Buying A New House? What To Know About Your Due Diligence Period
If you are in the process of buying a house and are under contract, you will have what is called your due diligence period. This is a period in which it is your obligation to investigate a number of things regarding the house and then decide if you want to back out of the real estate deal. If you fail to do any of your due diligence during the allotted time but you want to back out, then you will have to give up your earnest money which could be tens of thousands of dollars. So, what should you be doing during your due diligence?
Get a Home Appraisal
If you are getting a home loan, they will always order a home appraisal during your due diligence period to make sure that the value of your house isn't less than the loan amount that you are requesting.

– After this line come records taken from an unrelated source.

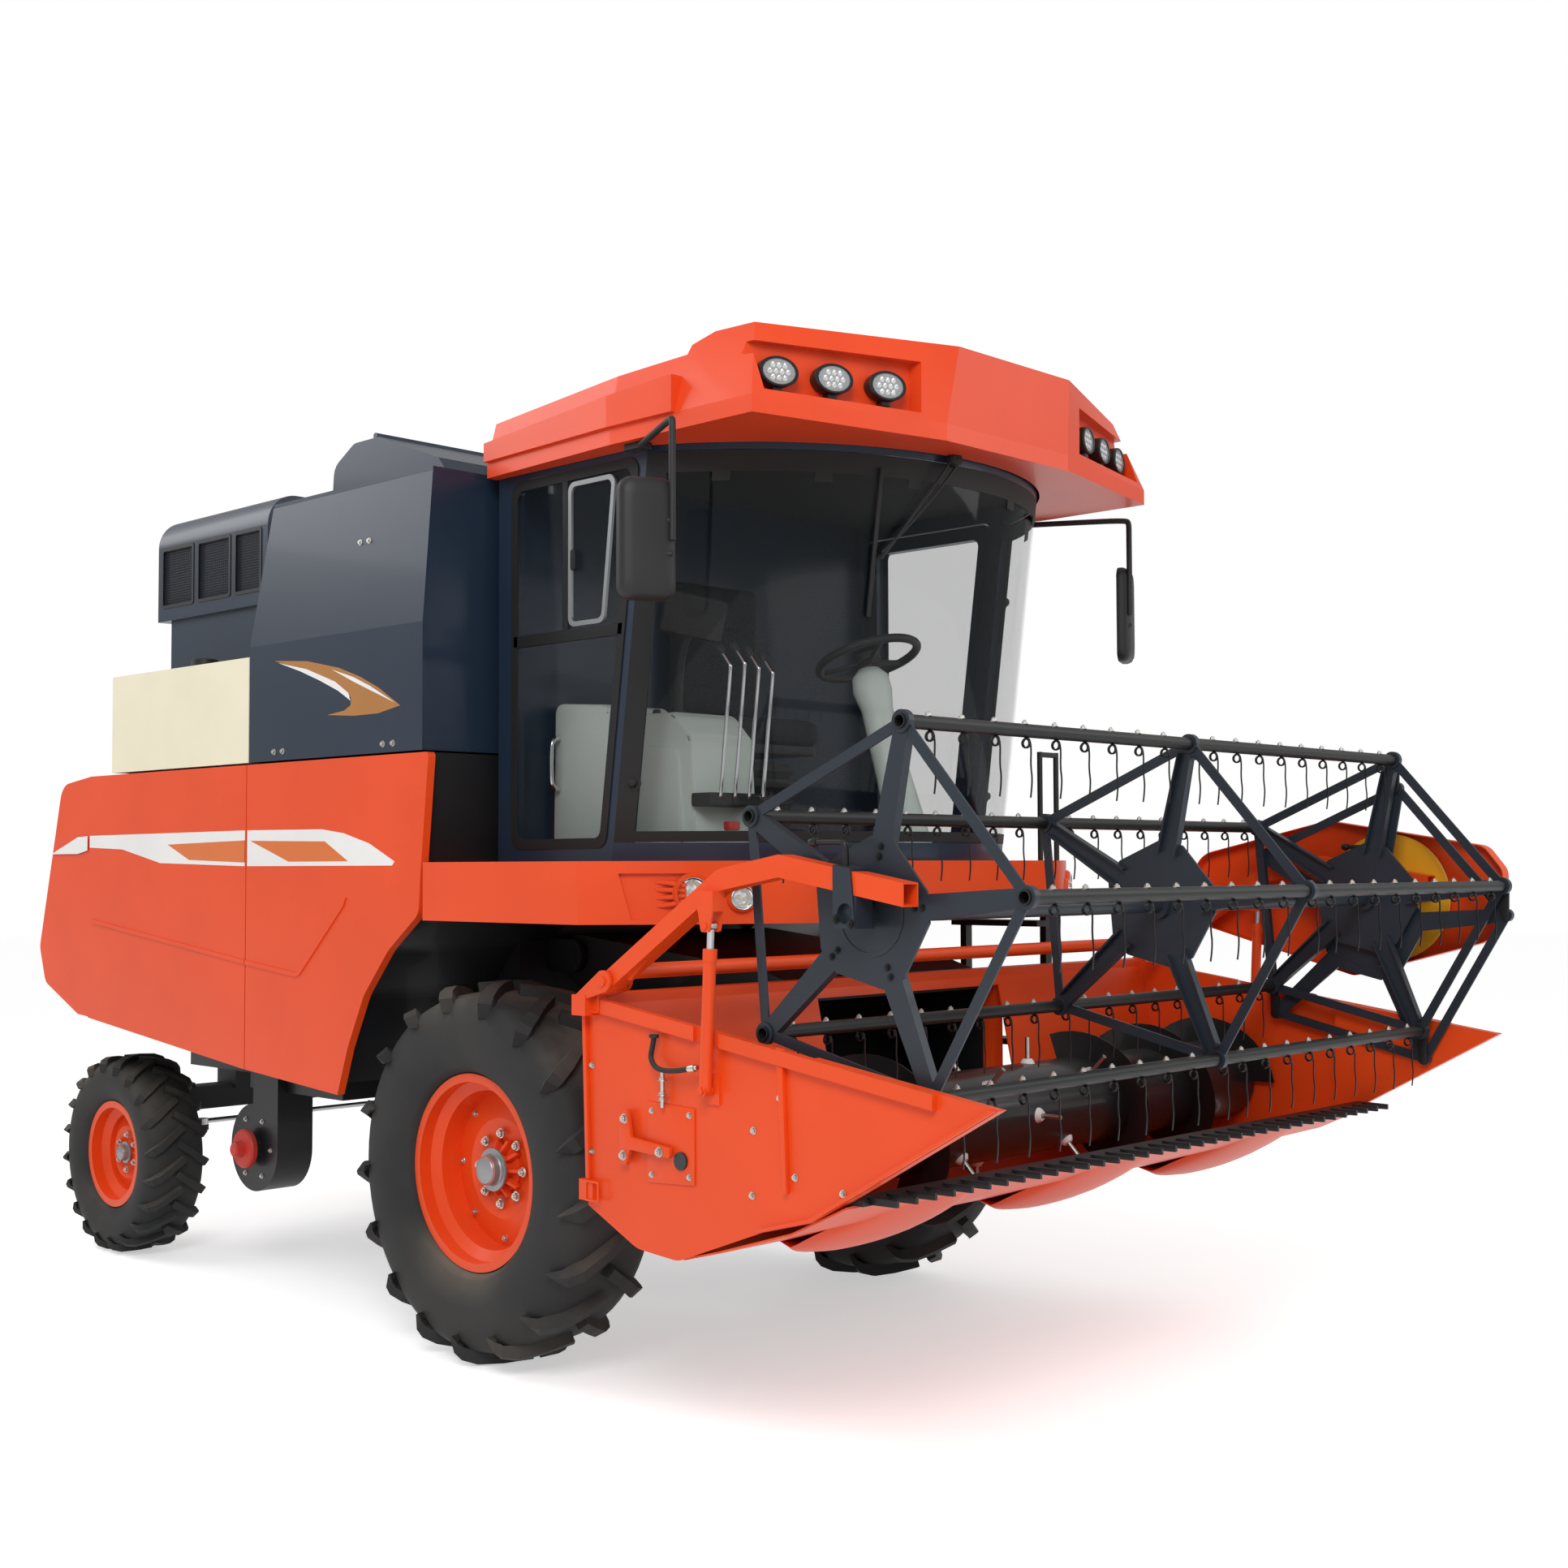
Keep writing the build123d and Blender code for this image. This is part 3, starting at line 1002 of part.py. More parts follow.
def reel_clamps():
    """A strap over each arm with the shaft's bearing below it, and the eccentric's carrier disc."""
    rear, front = REEL_X - 42, REEL_X + 34
    low_z = REEL_Z - 38
    (x0, z0), (x1, z1) = arm_path()[-2:]
    rise = (ARM_TUBE / 2 + SEAL) / math.cos(math.atan2(z0 - z1, x1 - x0))
    pieces = []
    for centre in (-ARM_Y, FAR_ARM_Y):
        low, high = centre - ARM_TUBE / 2 - SEAL, centre + ARM_TUBE / 2 + SEAL
        over = [(rear, arm_height(rear) + rise), (front - 16, arm_height(front - 16) + rise)]
        strap = over + [(x, z + STRAP_T) for x, z in over[::-1]]
        pieces.append(side_solid(strap, low - STRAP_T, high + STRAP_T))
        cheek = [(x, z + 1) for x, z in over] + [(front, low_z), (rear, low_z)]
        for y in (low - STRAP_T, high):
            pieces.append(side_solid(cheek, y, y + STRAP_T))
        bearing = [(rear, arm_height(rear) - rise), (front, arm_height(front) - rise), (front, low_z),
                   (rear, low_z)]
        pieces.append(side_solid(bearing, low - 1, high + 1))
    low = FAR_ARM_Y - ARM_TUBE / 2 - SEAL - STRAP_T
    disc_z = REEL_Z - CRANK
    pieces.append(rod((REEL_X, STAR_Y - SPIDER_T / 2, disc_z), (REEL_X, STAR_Y + SPIDER_T / 2, disc_z),
                      CARRIER_R))
    pieces.append(block((rear, front), (STAR_Y + SPIDER_T / 2 - 1, low + 1), (disc_z - 50, low_z + 6)))
    return joined(pieces).cut(rod((REEL_X, -ARM_Y - 60, REEL_Z), (REEL_X, FAR_ARM_Y + 60, REEL_Z),
                                  SHAFT_R + RUN_GAP))


def reel_pulley():
    """Drive pulley on the reel shaft's left end."""
    groove = [(SHAFT_R + SEAL, 0), (PULLEY_R, 0), (PULLEY_R - 15, 8), (PULLEY_R, 16), (SHAFT_R + SEAL, 16)]
    return spun(groove, REEL_X, GUARD_Y + 7, REEL_Z)


def reel_guard():
    """Pressed guard over the reel drive, its open side towards the arm."""
    rows = [(1126, 1400, 100), (1126, 1660, 100), (1700, 1790, 120), (2300, 1690, 60), (2371, 1600, 60),
            (2330, 1360, 80), (1800, 1215, 60)]
    inner = [(1129, 1402, 97), (1129, 1657, 97), (1700, 1787, 117), (2298, 1687, 57), (2367, 1599, 57),
             (2327, 1362, 77), (1800, 1218, 57)]
    pan = side_solid(rows, GUARD_Y, GUARD_Y + GUARD_DEPTH)
    return pan - side_solid(inner, GUARD_Y - 1, GUARD_Y + GUARD_DEPTH - GUARD_T)


def cylinder_pair(base, eye, y, barrel_r, rod_r, barrel_length, closing):
    """Barrels and rods of a pair of cylinders, one each side, between two side-view points."""
    start, end = Vector(base[0], 0, base[1]), Vector(eye[0], 0, eye[1])
    along = (end - start).normalized()
    top = start + along * barrel_length
    barrels, rods = [], []
    for side in (-1, 1):
        shift = Vector(0, side * y, 0)
        tube = rod(start + shift, top + shift, barrel_r)
        tube += rod(top - along * 34 + shift, top + shift, barrel_r + 2)
        tube -= rod(start + along * 45 + shift, top + along + shift, rod_r + RUN_GAP)
        eye_ring = rod(start + shift - Vector(0, barrel_r * 0.8, 0), start + shift + Vector(0, barrel_r * 0.8,
                                                                                            0),
                       barrel_r * 0.9)
        barrels += [tube + eye_ring]
        rods.append(rod(start + along * (60 + closing) + shift, end + shift, rod_r)
                    + rod(end + shift - Vector(0, rod_r + 2, 0), end + shift + Vector(0, rod_r + 2, 0),
                          rod_r * 1.3))
    return barrels, rods


def lift_cylinders():
    """Header lift cylinders under the feeder house."""
    barrels, rods = cylinder_pair(LIFT_BASE, LIFT_EYE, LIFT_Y, LIFT_R, LIFT_ROD_R, 460, LIFT_CLOSING)
    pins = []
    for side in (-1, 1):
        y = side * LIFT_Y
        reach = LIFT_R + SIDE_GAP + 14
        pins.append(rod((LIFT_BASE[0], y - reach, LIFT_BASE[1]), (LIFT_BASE[0], y + reach, LIFT_BASE[1]), 14))
    return {"lift_barrels": joined(barrels + pins), "lift_rods": joined(rods)}


def reel_cylinders():
    """Reel lift cylinders outside the header's end plates."""
    barrels, rods = cylinder_pair(REEL_CYL_BASE, REEL_CYL_EYE, REEL_CYL_Y, REEL_CYL_R, REEL_ROD_R, 385, 0)
    x, z = REEL_CYL_BASE
    bores = [rod((x, side * (REEL_CYL_Y - 40), z), (x, side * (REEL_CYL_Y + 40), z),
                 9 + RUN_GAP) for side in (-1, 1)]
    return {"reel_cylinder_barrels": joined(barrels).cut(*bores), "reel_cylinder_rods": joined(rods)}


NODES = {}
NODES.update(wheels())
NODES["front_axle"] = front_axle()
NODES["rear_axle"] = rear_axle()
NODES.update(knuckles())
NODES["tie_rod"] = tie_rod()
NODES["main_frame"] = main_frame()
NODES["thresher_body"] = thresher_body()
NODES.update(service_doors())
NODES["tail_hood"] = tail_hood()
NODES["grain_tank"] = grain_tank()
NODES["tank_lid"] = tank_lid()
NODES["intake_screen"] = intake_screen()
NODES["side_box"] = side_box()
NODES["engine_block"] = engine()
NODES["exhaust"] = exhaust()
NODES["unloading_auger"] = unloading_auger()
NODES["elevator_boot"] = elevator_boot()
NODES.update(cab())
NODES["cab_roof"] = cab_roof()
NODES["lamps"] = lamps()
NODES["deck"] = deck()
NODES["fairing"] = fairing()
NODES["seat"] = seat()
NODES["controls"] = controls()
NODES["mirrors"] = mirrors()
NODES["ladder"] = ladder()
NODES["header_frame"] = header_frame()
NODES["feeder_house"] = feeder_house()
NODES["cutter_bar"] = cutter_bar()
NODES["header_auger"] = header_auger()
NODES["reel_frame"] = reel_frame()
for number, (bar_x, bar_z) in enumerate(bar_places(), 1):
    NODES[f"tine_bar_{number}"] = tine_bar(bar_x, bar_z)
NODES["eccentric_spider"] = eccentric_spider()
NODES["reel_arms"] = reel_arms()
NODES["reel_clamps"] = reel_clamps()
NODES["reel_pulley"] = reel_pulley()
NODES["reel_guard"] = reel_guard()
NODES.update(lift_cylinders())
NODES.update(reel_cylinders())

os.makedirs("parts", exist_ok=True)
for name, shape in NODES.items():
    export_step(Pos(-ORIGIN_X, -ORIGIN_Y, -GROUND_Z) * shape, f"parts/{name}.step")
whole = Compound(children=list(NODES.values())).bounding_box()
print(len(NODES), "nodes from", whole.min, "to", whole.max)
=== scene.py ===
import json
import math

import bmesh
import bpy
from mathutils import Matrix, Vector


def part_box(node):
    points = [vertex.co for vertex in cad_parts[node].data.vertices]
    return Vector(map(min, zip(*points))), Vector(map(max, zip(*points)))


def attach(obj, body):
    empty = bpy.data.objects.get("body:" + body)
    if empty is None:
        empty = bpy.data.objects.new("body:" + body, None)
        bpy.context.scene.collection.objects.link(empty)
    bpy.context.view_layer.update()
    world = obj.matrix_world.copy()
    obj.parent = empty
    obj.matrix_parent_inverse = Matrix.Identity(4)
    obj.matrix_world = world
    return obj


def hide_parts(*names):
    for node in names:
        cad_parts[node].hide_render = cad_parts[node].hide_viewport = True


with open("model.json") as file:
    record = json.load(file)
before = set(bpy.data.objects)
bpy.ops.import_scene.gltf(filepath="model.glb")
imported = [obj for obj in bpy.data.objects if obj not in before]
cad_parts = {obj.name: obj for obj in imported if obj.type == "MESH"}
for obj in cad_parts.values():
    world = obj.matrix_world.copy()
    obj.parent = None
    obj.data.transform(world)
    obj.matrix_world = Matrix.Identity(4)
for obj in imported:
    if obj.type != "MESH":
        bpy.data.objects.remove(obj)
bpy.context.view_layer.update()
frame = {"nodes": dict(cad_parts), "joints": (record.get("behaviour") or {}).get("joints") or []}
nodes = frame["nodes"]
joints = {joint["name"]: joint for joint in frame["joints"]}


# The studio. The machine stands on a pale floor that runs into a white backdrop. Places are
# measured as on the drawing: X ahead of the front axle, Y left of the header's middle, Z up.

HUB_Y, HUB_Z = -1.030, 0.612
front_hub = Vector(joints["front_wheel_right_spin"]["pos_m"])
SHIFT = front_hub - Vector((0, HUB_Y, HUB_Z))
CAMERA_PLACE = Vector((5.2007, -5.0628, 1.6286))
YAW, PITCH, ROLL = math.radians(43.934), math.radians(2.4463), math.radians(-0.2024)
LENS = 43.91


def at(x, y, z):
    """A place on the drawing, in the frame's own coordinates."""
    return Vector((x, y, z)) + SHIFT


def plain(name, colour, rough):
    """A flat material for what only stands around the machine."""
    material = bpy.data.materials.new(name)
    material.use_nodes = True
    shader = material.node_tree.nodes["Principled BSDF"]
    shader.inputs["Base Color"].default_value = (*colour, 1)
    shader.inputs["Roughness"].default_value = rough
    return material


def linked(name, data):
    """A new object in the scene, at the origin."""
    obj = bpy.data.objects.new(name, data)
    bpy.context.scene.collection.objects.link(obj)
    return obj


def mesh_object(name, verts, faces):
    """An object from plain vertex and face lists."""
    mesh = bpy.data.meshes.new(name)
    mesh.from_pydata([tuple(v) for v in verts], [], faces)
    mesh.update()
    return linked(name, mesh)


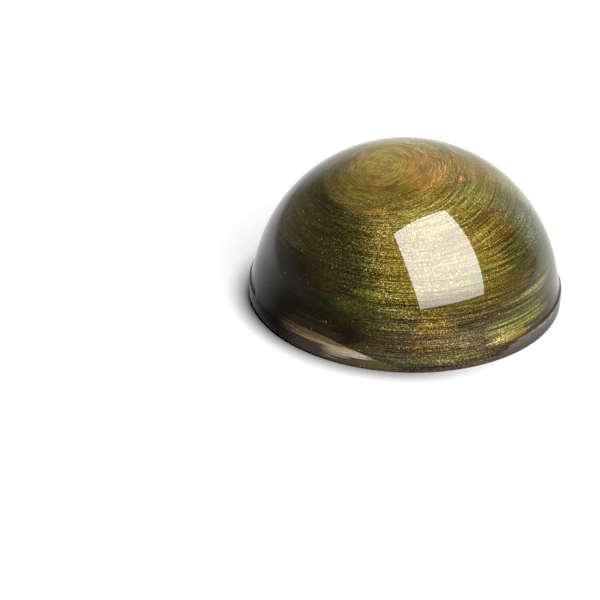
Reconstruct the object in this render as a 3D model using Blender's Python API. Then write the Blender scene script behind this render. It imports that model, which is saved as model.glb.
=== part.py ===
"""A moulded chocolate praline: a half ball of painted chocolate on a plain chocolate base.

Units are metres and +Z is up. The origin is the middle of the flat underside.
"""

import math

import bmesh
import bpy

# The dome takes the shape of the mould's round cavity.
DOME_RADIUS = 0.0150
BALL_HEIGHT = 0.00035  # the ball's middle, above the underside
DOME_HEEL = 0.00018  # rounding where the dome's side meets its flat bottom

# The base is the chocolate that closes the mould, scraped flat. It stands out below the dome as a foot.
BASE_THICKNESS = 0.0016
FOOT_RADIUS = 0.01517
FOOT_FLARE = 0.00010  # how far the foot widens from its sole up to its shoulder
SHOULDER = 0.00030  # rounding along the foot's upper edge
SOLE_EDGE = 0.00012  # rounding along the edge of the underside
SEAM_GAP = 0.0003

# The foot's edge is as uneven as poured chocolate: waves round the rim, as (count, height, start).
RIM_WAVES = (
    (3, 0.000035, 0.6),
    (7, 0.000020, 2.1),
    (12, 0.000012, 4.0),
)

SEGMENTS = 96
DOME_RINGS = 26
ROUND_STEPS = 3
MERGE = 0.0000005


def clear_scene():
    for thing in list(bpy.data.objects):
        bpy.data.objects.remove(thing, do_unlink=True)


def finish(name, colour, roughness, metallic, coat):
    """A Principled material with the piece's own colour and gloss."""
    material = bpy.data.materials.new(name)
    material.use_nodes = True
    shader = material.node_tree.nodes["Principled BSDF"]
    shader.inputs["Base Color"].default_value = (*colour, 1.0)
    shader.inputs["Roughness"].default_value = roughness
    shader.inputs["Metallic"].default_value = metallic
    shader.inputs["Coat Weight"].default_value = coat
    return material


def arc(centre, radius, start, end, steps):
    """Points (r, z) along a round stretch, its angles in degrees from the horizontal."""
    points = []
    for step in range(steps + 1):
        angle = math.radians(start + (end - start) * step / steps)
        r = centre[0] + radius * math.cos(angle)
        z = centre[1] + radius * math.sin(angle)
        points.append((r, z))
    return points


def dome_profile():
    """From the pole down the ball's side, round the heel and in to the middle of the flat bottom."""
    bottom = BASE_THICKNESS + SEAM_GAP
    heel_z = bottom + DOME_HEEL
    # The heel's circle touches the ball from inside and the flat bottom from above.
    rise = heel_z - BALL_HEIGHT
    heel_r = math.sqrt((DOME_RADIUS - DOME_HEEL) ** 2 - rise**2)
    touch = math.degrees(math.asin(rise / (DOME_RADIUS - DOME_HEEL)))
    side = arc((0.0, BALL_HEIGHT), DOME_RADIUS, 90.0, touch, DOME_RINGS)
    side[0] = (0.0, BALL_HEIGHT + DOME_RADIUS)
    heel = arc((heel_r, heel_z), DOME_HEEL, touch, -90.0, ROUND_STEPS)
    return side + heel[1:] + [(0.0, bottom)]


def base_profile():
    """From the middle of the top out to the shoulder, down the foot and in under it."""
    widest = FOOT_RADIUS + FOOT_FLARE
    shoulder = arc(
        (widest - SHOULDER, BASE_THICKNESS - SHOULDER), SHOULDER, 90.0, 0.0, ROUND_STEPS
    )
    sole = arc((FOOT_RADIUS - SOLE_EDGE, SOLE_EDGE), SOLE_EDGE, 0.0, -90.0, ROUND_STEPS)
    return [(0.0, BASE_THICKNESS)] + shoulder + sole + [(0.0, 0.0)]


def turned(name, profile, material):
    """A closed solid made by spinning a profile once round the Z axis."""
    form = bmesh.new()
    corners = [form.verts.new((r, 0.0, z)) for r, z in profile]
    edges = [form.edges.new(pair) for pair in zip(corners, corners[1:])]
    bmesh.ops.spin(
        form,
        geom=corners + edges,
        cent=(0.0, 0.0, 0.0),
        axis=(0.0, 0.0, 1.0),
        angle=math.tau,
        steps=SEGMENTS,
        use_merge=True,
    )
    bmesh.ops.remove_doubles(form, verts=form.verts, dist=MERGE)
    bmesh.ops.recalc_face_normals(form, faces=form.faces)
    mesh = bpy.data.meshes.new(name)
    form.to_mesh(mesh)
    form.free()
    mesh.shade_smooth()
    mesh.set_sharp_from_angle(angle=math.radians(40.0))
    mesh.materials.append(material)
    piece = bpy.data.objects.new(name, mesh)
    bpy.context.scene.collection.objects.link(piece)
    return piece


def make_rim_uneven(piece):
    """Moves the foot's outer face in and out, and leaves what lies inside it alone."""
    inner = FOOT_RADIUS - SOLE_EDGE
    for corner in piece.data.vertices:
        reach = math.hypot(corner.co.x, corner.co.y)
        if reach < inner - MERGE:
            continue
        angle = math.atan2(corner.co.y, corner.co.x)
        shift = sum(high * math.sin(count * angle + start) for count, high, start in RIM_WAVES)
        corner.co.x += shift * math.cos(angle)
        corner.co.y += shift * math.sin(angle)


clear_scene()

painted_chocolate = finish("painted_chocolate", (0.13, 0.115, 0.03), 0.35, 0.5, 1.0)
turned("painted_dome", dome_profile(), painted_chocolate)

dark_chocolate = finish("dark_chocolate", (0.075, 0.045, 0.032), 0.42, 0.0, 0.3)
base = turned("chocolate_base", base_profile(), dark_chocolate)
make_rim_uneven(base)
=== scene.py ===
import math

import bmesh
import bpy
from mathutils import Matrix, Quaternion, Vector, noise


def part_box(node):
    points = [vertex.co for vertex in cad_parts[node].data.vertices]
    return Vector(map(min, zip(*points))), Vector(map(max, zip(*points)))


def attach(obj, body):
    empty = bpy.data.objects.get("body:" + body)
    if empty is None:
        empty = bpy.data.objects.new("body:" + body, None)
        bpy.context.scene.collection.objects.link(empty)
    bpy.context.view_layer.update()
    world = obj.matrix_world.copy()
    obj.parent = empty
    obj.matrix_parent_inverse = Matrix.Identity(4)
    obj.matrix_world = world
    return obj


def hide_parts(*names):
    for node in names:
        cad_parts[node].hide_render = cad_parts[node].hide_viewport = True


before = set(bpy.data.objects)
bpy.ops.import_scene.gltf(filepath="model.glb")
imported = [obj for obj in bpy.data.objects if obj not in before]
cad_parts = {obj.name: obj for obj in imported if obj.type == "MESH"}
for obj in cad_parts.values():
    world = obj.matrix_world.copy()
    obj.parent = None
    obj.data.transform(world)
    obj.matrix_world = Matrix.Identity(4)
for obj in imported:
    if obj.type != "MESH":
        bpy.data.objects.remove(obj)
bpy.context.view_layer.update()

# The painted dome.
# Coloured cocoa butter is brushed into a mould's half-ball hollow while it turns, so the strokes run round the
# crown, and chocolate is cast behind it. The polished mould leaves the outside mirror-smooth.
dome_low, dome_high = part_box("painted_dome")
base_low, base_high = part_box("chocolate_base")
DOME_RADIUS = 0.0150
BALL_HEIGHT = dome_high.z - DOME_RADIUS
FOOT_RADIUS = (base_high.x - base_low.x) / 2  # at its widest, just under its rounded shoulder
SOLE_RADIUS = FOOT_RADIUS - 0.00010
SEAM_HEIGHT = (base_high.z + dome_low.z) / 2 - 0.00003
SEAM_WIDTH = 0.00022
LIP = 0.00010  # how far the dome's own lower edge turns out, over LIP_HEIGHT
LIP_HEIGHT = 0.0005
FLARE_TOP = 0.0030  # where paint bridges the seam, the side flares from this height down to FLARE_FOOT
FLARE_FOOT = 0.0008
BRIDGE_MIDDLE = math.radians(-6.0)  # turned about the axis from the front, to the right
BRIDGE_HALF = math.radians(64.0)
BRIDGE_FADE = math.radians(6.0)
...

Why? Because if you are taking out more than the home is worth, then it is a liability for the lender. For instance, if you take out 350k on a home that's only worth 300k and you default on the loan, then the bank will only be able to sell your house for 300k and will be out 50k. If the appraisal for the home that you want comes in lower than the purchase price, then you can go back to the seller to try to negotiate for less since you won't be able to qualify.
Get a Home Inspection
A home inspection is almost always optional for the buyer to do but it's well worth the cost. By paying a couple of hundred dollars, you can know exactly what it is you are getting into when you're buying your home. For instance, if you are buying a really old home, you will want to know if there are problems with things like mold, the electrical work, the plumbing, the roof, the foundation, and anything else. If there is something wrong then you can go back to the seller and either request that they fix the issue or that they reduce the price so that you can fix it when you move out.
One thing to know about your due diligence is that once the buyer knows that something is wrong with the price of their home or the sale of their home, they are legally obligated to disclose that information to their buyers. So, it's in their best interest to negotiate with you, because either way they are going to have to end up negotiating with someone else regarding the same issues.